The United States brings together many identities, languages and religions. This diversity is a core part of Americans’ identities, and many people have dedicated their lives to preserving their own cultures.

Quirina Geary is Native American. Even though she never expected her life’s work to be the preservation of Mutsun, the language of her ancestors, she says doing so has felt like coming home.

Geary is one of many Native American women across the United States working to keep their tribes’ languages alive by studying, teaching and advocating for their continued existence.

Although she was raised Native American and maintained traditional cultural practices, “one thing we didn’t have was language,” Geary says. “And language is so closely tied to identity.”

Two people sitting and looking at cards on table (© Quirina Luna Geary)
Quirina Geary’s children, Johnathan Costillas and Lillian Camarena, learn Mutsun riica (language) syntax in 2016 using a color-coded system Geary developed at the Breath of Life Institute to learn Mutsun grammar. (© Quirina Luna Geary)

In 1996 Geary and her sister attended a workshop sponsored by the Advocates for Indigenous California Language Survival at University of California, Berkeley.

During their research at the conference, they discovered their great-great-great-grandmother worked with early 20th-century academics to preserve the Mutsun language before her death in the 1920s.

Geary says it felt like a sign she was on the right path to continue to learn more about the language and culture. “We just couldn’t believe it,” she says. “That work was gold to us.”

She began working with an academic at the University of Arizona to learn to speak and document Mutsun. Their partnership has spanned over two decades and resulted in a Mutsun-English dictionary, the first of its kind. Geary has also published children’s books in Mutsun.

Two children in tree branches picking berries (© Quirina Luna Geary)
Geary’s children, Niyatsitha and Ki’il Geary, gather manzanita berries to make cider in Clearlake, California, in 2018. (© Quirina Luna Geary)

Geary has taught Mutsun for years to Mutsun descendants. She says 60 students are signed up but there are 15 regulars — mostly women — who are the most committed to learning the language. “I made sure that as I was learning Mutsun, I would share the knowledge I had,” she says.

Languages lost

The United Nations (PDF, 1.4MB) says up to 90% of global Indigenous languages will disappear by the end of the 21st century and 600 languages have already disappeared since 1900.

The United States is home to countless other indigenous languages and supports all people’s rights to preserve their language and culture.

Two people making basket (© Linda Yamane)
Quirina Geary teaches her daughter, Lillian Camarena, to hirse (weave baskets) from plant rhizomes and tree shoots. (© Linda Yamane)

The National Indian Council on Aging says any language spoken by less than 10,000 people is in danger.
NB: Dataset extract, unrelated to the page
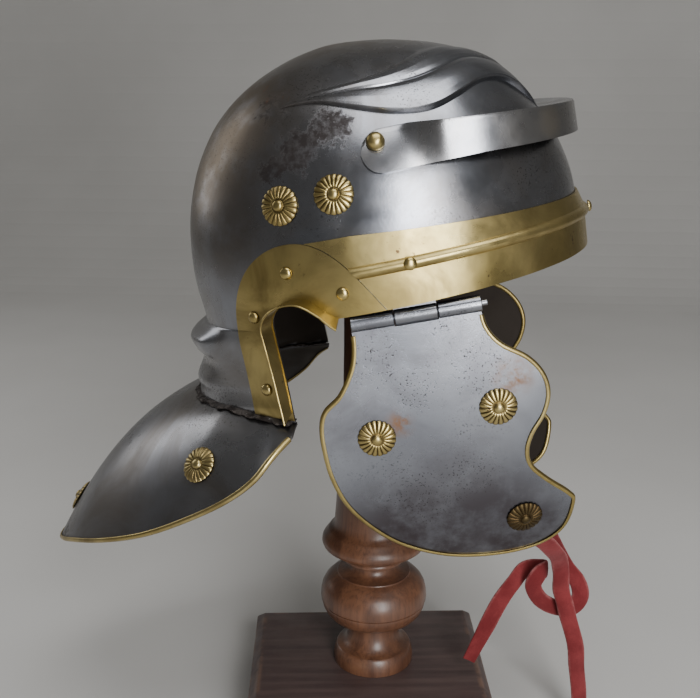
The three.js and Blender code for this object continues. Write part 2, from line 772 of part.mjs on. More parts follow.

Currently, there are 600 members of the Amah Mutsun tribe.

Geary cites studies demonstrating that learning indigenous languages, like Mutsun, connects people through culture, shared experience and a celebration of heritage.

“It’s not just about speaking a language,” she says. “It really is so deeply rooted in identity where when a language thrives a people thrive and good things start to happen.”